■ Requirement ■
Exactly the lines from the one that contains "base_tube();" to the one that contains "cad_parts[member].parent = rigid_bodies[body]", both lines included, should be copied, and no others.
## START
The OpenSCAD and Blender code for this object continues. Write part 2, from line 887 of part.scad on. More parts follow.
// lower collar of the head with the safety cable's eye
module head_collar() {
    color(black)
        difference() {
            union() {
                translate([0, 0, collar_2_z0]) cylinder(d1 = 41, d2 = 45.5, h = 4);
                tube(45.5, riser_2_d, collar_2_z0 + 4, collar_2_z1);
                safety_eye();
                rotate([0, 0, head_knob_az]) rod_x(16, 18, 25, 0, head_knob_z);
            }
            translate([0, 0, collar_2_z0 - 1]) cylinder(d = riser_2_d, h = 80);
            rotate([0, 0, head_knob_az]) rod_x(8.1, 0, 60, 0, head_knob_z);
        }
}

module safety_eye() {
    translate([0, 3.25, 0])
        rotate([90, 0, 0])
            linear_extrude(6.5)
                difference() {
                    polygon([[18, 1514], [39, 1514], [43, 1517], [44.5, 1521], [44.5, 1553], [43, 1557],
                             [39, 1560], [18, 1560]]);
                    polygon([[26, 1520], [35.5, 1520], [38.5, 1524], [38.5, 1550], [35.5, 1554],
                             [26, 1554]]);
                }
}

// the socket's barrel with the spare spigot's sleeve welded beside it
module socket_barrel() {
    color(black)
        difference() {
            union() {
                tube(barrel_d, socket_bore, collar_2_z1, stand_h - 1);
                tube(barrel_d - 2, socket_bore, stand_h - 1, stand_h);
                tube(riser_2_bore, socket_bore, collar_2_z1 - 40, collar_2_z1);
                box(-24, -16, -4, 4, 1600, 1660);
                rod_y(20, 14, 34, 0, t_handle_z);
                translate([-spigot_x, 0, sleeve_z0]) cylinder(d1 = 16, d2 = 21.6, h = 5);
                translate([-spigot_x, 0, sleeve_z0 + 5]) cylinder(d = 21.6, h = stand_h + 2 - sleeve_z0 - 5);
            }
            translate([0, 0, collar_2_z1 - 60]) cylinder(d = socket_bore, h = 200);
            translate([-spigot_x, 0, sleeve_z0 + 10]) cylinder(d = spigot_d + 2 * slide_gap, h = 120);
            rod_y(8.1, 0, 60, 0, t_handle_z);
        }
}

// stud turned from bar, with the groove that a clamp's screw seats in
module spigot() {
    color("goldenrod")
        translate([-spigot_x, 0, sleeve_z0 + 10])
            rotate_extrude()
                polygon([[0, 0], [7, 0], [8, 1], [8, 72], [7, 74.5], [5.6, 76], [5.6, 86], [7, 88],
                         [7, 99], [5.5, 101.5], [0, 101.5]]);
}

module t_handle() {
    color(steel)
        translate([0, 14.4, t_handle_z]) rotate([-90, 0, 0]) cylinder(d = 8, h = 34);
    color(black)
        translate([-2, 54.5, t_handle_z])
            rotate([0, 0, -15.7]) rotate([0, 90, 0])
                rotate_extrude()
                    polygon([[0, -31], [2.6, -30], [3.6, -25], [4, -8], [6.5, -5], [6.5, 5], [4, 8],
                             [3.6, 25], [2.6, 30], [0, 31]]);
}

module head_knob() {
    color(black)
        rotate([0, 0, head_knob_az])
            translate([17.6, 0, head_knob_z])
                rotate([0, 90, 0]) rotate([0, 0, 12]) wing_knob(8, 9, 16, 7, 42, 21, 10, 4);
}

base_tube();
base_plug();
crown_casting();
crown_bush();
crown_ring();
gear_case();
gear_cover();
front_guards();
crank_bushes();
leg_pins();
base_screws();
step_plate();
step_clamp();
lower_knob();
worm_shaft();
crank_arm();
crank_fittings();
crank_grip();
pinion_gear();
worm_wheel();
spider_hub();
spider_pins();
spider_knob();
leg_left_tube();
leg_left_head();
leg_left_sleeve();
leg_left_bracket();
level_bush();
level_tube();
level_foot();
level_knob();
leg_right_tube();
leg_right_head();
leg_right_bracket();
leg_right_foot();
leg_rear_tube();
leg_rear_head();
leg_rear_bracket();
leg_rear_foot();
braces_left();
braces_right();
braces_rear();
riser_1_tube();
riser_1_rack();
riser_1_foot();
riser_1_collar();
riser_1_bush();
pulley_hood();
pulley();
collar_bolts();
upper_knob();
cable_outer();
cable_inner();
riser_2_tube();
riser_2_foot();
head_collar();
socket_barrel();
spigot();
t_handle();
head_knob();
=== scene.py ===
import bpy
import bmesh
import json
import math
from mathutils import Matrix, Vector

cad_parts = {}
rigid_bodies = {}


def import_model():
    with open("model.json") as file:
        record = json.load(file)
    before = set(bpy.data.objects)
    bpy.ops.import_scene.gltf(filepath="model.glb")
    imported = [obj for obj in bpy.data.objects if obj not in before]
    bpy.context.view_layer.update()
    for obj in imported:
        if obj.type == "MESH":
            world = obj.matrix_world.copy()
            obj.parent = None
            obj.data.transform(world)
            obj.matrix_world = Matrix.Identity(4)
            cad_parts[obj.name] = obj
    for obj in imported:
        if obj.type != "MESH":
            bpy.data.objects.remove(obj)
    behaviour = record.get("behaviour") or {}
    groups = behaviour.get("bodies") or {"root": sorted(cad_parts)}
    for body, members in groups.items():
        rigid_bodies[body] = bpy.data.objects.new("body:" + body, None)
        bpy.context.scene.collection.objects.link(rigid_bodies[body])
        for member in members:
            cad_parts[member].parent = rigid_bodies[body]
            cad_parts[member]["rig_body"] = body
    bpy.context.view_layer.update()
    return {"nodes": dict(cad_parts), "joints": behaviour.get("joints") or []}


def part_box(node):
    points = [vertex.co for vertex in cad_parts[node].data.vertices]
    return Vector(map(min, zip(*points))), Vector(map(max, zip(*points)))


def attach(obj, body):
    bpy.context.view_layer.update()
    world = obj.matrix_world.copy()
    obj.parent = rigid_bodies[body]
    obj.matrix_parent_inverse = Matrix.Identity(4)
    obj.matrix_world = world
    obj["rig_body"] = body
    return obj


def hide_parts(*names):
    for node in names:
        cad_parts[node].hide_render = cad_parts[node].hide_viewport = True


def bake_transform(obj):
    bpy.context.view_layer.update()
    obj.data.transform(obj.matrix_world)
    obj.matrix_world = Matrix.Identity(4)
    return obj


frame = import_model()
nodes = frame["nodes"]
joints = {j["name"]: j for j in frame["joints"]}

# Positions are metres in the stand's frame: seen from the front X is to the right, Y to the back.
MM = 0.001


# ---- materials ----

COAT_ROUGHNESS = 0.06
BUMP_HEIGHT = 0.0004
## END
■ Task output ■
base_tube();
base_plug();
crown_casting();
crown_bush();
crown_ring();
gear_case();
gear_cover();
front_guards();
crank_bushes();
leg_pins();
base_screws();
step_plate();
step_clamp();
lower_knob();
worm_shaft();
crank_arm();
crank_fittings();
crank_grip();
pinion_gear();
worm_wheel();
spider_hub();
spider_pins();
spider_knob();
leg_left_tube();
leg_left_head();
leg_left_sleeve();
leg_left_bracket();
level_bush();
level_tube();
level_foot();
level_knob();
leg_right_tube();
leg_right_head();
leg_right_bracket();
leg_right_foot();
leg_rear_tube();
leg_rear_head();
leg_rear_bracket();
leg_rear_foot();
braces_left();
braces_right();
braces_rear();
riser_1_tube();
riser_1_rack();
riser_1_foot();
riser_1_collar();
riser_1_bush();
pulley_hood();
pulley();
collar_bolts();
upper_knob();
cable_outer();
cable_inner();
riser_2_tube();
riser_2_foot();
head_collar();
socket_barrel();
spigot();
t_handle();
head_knob();
=== scene.py ===
import bpy
import bmesh
import json
import math
from mathutils import Matrix, Vector

cad_parts = {}
rigid_bodies = {}


def import_model():
    with open("model.json") as file:
        record = json.load(file)
    before = set(bpy.data.objects)
    bpy.ops.import_scene.gltf(filepath="model.glb")
    imported = [obj for obj in bpy.data.objects if obj not in before]
    bpy.context.view_layer.update()
    for obj in imported:
        if obj.type == "MESH":
            world = obj.matrix_world.copy()
            obj.parent = None
            obj.data.transform(world)
            obj.matrix_world = Matrix.Identity(4)
            cad_parts[obj.name] = obj
    for obj in imported:
        if obj.type != "MESH":
            bpy.data.objects.remove(obj)
    behaviour = record.get("behaviour") or {}
    groups = behaviour.get("bodies") or {"root": sorted(cad_parts)}
    for body, members in groups.items():
        rigid_bodies[body] = bpy.data.objects.new("body:" + body, None)
        bpy.context.scene.collection.objects.link(rigid_bodies[body])
        for member in members:
            cad_parts[member].parent = rigid_bodies[body]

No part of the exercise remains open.